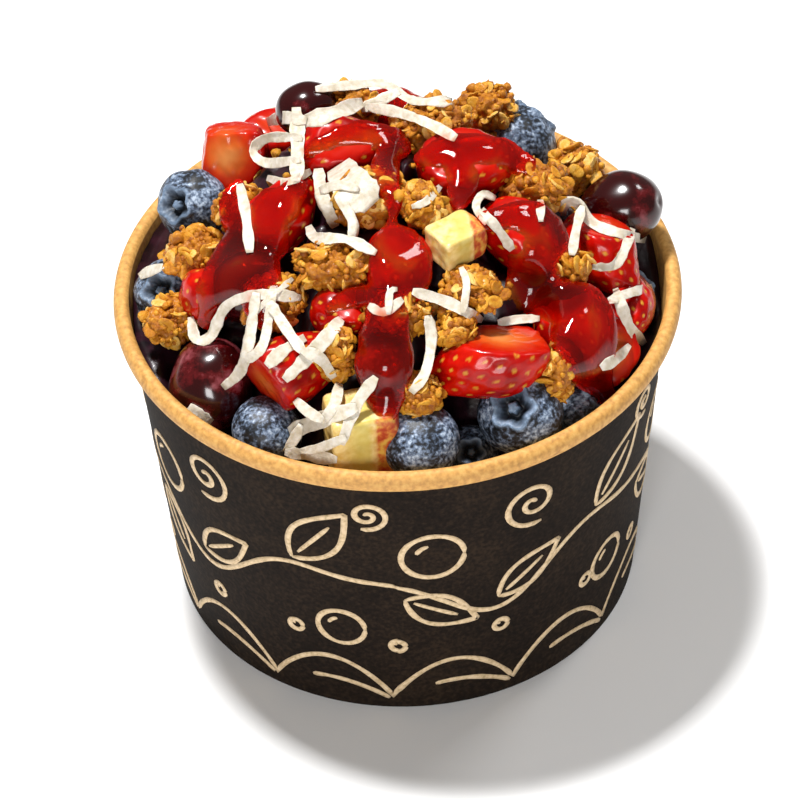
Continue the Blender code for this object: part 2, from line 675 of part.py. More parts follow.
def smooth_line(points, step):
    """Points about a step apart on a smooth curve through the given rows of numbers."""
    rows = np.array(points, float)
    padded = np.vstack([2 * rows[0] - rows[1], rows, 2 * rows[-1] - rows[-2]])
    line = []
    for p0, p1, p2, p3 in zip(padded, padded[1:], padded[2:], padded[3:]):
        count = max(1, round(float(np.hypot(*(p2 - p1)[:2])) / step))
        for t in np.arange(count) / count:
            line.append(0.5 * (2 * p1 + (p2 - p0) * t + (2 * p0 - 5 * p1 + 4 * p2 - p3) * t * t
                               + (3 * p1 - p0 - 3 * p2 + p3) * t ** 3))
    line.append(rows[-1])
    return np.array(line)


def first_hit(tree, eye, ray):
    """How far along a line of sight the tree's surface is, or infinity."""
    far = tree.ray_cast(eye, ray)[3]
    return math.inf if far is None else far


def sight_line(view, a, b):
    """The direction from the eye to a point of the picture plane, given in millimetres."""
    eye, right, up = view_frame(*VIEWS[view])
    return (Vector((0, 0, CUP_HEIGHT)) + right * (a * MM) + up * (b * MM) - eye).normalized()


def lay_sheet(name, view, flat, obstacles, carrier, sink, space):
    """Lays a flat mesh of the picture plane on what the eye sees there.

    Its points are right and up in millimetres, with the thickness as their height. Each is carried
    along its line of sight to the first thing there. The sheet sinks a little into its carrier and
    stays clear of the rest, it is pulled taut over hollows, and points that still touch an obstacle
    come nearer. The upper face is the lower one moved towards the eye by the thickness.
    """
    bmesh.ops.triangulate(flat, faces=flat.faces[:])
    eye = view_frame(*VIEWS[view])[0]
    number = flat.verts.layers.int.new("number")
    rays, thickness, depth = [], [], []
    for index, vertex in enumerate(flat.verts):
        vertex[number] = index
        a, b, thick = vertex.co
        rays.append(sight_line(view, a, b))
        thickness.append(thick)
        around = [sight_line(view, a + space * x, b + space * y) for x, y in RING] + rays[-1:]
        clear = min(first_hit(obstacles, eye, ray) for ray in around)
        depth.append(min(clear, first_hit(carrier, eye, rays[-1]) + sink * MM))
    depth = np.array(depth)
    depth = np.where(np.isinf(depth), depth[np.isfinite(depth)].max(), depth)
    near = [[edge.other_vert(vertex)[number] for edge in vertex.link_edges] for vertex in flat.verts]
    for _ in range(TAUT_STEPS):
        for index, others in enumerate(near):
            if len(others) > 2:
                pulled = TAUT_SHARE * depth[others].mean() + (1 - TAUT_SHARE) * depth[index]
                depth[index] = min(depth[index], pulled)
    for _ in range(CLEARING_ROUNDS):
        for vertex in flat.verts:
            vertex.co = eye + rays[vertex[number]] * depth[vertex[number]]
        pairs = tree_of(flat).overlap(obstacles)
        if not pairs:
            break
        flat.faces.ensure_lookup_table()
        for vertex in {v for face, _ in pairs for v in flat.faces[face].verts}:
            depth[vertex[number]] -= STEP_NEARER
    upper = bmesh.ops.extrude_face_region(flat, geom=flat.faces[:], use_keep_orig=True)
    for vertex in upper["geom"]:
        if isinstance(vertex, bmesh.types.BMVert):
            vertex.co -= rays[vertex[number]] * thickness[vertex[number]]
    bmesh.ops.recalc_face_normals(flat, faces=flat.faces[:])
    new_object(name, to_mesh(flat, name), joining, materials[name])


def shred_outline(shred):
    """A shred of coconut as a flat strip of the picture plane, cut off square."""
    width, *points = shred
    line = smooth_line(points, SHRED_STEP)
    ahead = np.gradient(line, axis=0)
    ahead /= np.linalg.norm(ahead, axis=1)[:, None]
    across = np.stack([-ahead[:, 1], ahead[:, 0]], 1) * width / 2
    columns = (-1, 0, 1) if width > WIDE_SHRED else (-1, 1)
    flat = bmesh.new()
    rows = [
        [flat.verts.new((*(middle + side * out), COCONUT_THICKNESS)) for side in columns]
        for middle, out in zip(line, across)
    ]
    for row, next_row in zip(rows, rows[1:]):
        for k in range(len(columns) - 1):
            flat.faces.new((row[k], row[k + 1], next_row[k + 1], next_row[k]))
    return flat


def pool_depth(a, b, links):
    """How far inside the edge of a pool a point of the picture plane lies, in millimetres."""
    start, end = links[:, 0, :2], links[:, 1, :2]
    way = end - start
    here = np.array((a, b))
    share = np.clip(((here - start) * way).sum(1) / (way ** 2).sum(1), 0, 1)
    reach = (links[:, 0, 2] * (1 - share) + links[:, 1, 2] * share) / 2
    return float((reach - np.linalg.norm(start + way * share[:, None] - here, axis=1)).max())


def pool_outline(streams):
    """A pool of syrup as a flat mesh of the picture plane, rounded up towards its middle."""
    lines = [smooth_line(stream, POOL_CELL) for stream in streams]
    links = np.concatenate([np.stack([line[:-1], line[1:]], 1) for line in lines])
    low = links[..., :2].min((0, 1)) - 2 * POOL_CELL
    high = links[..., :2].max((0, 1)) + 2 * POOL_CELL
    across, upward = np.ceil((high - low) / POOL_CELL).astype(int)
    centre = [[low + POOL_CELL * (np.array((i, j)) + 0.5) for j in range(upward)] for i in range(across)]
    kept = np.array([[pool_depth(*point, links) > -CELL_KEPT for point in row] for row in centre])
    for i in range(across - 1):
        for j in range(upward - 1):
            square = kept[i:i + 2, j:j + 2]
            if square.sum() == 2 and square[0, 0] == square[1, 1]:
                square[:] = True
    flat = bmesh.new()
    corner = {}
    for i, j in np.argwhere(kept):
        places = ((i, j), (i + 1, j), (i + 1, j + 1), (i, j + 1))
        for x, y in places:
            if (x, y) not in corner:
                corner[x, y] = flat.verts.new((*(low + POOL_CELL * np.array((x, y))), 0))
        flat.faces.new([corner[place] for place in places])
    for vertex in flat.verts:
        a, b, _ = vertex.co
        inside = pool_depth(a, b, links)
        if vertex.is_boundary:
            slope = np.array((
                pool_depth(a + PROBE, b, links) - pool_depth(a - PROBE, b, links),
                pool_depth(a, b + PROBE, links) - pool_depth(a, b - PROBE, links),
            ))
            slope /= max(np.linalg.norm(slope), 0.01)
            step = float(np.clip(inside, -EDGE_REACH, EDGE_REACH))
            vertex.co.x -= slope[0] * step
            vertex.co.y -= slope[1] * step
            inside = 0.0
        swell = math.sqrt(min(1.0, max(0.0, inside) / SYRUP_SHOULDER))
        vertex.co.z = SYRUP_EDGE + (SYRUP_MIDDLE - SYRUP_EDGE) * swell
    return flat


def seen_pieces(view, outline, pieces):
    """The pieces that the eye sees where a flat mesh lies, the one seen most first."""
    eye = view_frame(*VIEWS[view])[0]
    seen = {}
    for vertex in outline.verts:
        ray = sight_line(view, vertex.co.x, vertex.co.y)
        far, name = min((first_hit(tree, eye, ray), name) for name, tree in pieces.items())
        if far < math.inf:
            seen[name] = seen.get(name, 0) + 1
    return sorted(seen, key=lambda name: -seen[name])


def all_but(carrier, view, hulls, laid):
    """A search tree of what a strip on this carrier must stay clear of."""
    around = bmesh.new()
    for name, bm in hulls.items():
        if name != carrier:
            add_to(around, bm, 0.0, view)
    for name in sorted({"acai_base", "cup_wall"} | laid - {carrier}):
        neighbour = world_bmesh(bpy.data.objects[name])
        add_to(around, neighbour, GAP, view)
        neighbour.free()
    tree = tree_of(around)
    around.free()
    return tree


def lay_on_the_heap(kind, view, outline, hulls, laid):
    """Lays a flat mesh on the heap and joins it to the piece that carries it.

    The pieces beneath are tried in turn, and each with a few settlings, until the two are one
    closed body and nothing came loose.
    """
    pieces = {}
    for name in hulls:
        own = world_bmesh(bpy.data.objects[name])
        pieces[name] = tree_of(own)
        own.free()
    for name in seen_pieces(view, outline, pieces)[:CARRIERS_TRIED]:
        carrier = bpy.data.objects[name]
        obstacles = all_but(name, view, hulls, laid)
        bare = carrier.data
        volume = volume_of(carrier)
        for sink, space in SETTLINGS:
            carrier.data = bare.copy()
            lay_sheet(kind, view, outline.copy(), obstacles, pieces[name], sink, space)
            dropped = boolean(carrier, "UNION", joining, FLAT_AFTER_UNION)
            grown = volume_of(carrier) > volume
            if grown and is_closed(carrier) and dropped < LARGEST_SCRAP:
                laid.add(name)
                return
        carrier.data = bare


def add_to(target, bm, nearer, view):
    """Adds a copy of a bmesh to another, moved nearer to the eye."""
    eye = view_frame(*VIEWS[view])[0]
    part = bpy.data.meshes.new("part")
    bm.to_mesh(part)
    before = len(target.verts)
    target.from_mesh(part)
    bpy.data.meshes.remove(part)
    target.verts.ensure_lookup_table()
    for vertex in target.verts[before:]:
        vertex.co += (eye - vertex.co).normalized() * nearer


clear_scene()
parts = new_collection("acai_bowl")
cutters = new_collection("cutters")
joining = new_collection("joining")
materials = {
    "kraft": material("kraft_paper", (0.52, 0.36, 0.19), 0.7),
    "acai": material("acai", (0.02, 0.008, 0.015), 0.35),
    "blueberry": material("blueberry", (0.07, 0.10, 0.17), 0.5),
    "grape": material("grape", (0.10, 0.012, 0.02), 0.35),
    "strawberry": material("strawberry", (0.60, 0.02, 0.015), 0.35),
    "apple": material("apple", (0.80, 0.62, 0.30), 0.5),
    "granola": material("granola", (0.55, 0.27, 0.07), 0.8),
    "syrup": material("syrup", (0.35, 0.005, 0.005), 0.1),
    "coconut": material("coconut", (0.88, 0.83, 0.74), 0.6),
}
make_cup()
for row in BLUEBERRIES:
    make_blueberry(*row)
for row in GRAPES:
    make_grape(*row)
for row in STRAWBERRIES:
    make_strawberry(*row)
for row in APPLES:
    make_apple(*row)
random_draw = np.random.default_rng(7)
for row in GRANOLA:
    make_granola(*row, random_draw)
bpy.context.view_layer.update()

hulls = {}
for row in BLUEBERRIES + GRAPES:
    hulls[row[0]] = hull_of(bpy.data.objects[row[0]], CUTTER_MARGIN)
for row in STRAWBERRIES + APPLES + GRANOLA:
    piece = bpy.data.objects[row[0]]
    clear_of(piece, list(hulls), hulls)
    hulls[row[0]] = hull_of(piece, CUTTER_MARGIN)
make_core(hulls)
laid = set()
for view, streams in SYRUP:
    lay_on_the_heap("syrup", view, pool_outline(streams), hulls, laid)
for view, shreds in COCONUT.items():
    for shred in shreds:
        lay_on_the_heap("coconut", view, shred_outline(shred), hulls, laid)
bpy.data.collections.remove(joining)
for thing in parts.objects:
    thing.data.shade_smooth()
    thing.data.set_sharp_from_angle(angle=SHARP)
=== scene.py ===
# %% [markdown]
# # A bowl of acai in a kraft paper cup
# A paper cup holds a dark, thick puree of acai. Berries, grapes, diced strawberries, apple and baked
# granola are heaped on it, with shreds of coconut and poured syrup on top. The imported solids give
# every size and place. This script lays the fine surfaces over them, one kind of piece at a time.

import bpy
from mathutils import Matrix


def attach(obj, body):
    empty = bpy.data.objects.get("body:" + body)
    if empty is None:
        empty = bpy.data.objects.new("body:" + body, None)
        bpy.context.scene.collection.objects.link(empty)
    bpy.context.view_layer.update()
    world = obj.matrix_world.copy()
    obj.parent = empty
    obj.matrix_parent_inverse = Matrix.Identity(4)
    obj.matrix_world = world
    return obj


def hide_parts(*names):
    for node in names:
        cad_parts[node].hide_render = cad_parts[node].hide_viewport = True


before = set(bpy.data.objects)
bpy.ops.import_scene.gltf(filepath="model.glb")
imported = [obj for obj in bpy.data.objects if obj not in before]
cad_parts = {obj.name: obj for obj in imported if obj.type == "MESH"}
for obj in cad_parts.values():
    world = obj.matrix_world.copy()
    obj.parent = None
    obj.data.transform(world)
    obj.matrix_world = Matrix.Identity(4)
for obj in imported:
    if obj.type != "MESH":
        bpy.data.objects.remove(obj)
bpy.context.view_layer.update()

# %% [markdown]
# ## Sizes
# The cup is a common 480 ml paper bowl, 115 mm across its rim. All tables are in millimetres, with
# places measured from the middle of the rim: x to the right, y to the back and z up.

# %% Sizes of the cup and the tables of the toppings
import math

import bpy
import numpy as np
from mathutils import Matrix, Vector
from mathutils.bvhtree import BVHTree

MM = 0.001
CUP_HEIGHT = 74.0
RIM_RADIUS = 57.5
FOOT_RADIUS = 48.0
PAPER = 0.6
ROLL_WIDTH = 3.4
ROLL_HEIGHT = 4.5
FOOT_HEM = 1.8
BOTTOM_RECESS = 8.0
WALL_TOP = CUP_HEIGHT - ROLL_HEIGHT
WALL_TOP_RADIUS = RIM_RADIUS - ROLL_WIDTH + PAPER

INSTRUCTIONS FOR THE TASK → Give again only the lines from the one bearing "before = set(bpy.data.objects)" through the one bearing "obj.matrix_world = Matrix.Identity(4)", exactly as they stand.

ANSWER TO THIS EXERCISE →
before = set(bpy.data.objects)
bpy.ops.import_scene.gltf(filepath="model.glb")
imported = [obj for obj in bpy.data.objects if obj not in before]
cad_parts = {obj.name: obj for obj in imported if obj.type == "MESH"}
for obj in cad_parts.values():
    world = obj.matrix_world.copy()
    obj.parent = None
    obj.data.transform(world)
    obj.matrix_world = Matrix.Identity(4)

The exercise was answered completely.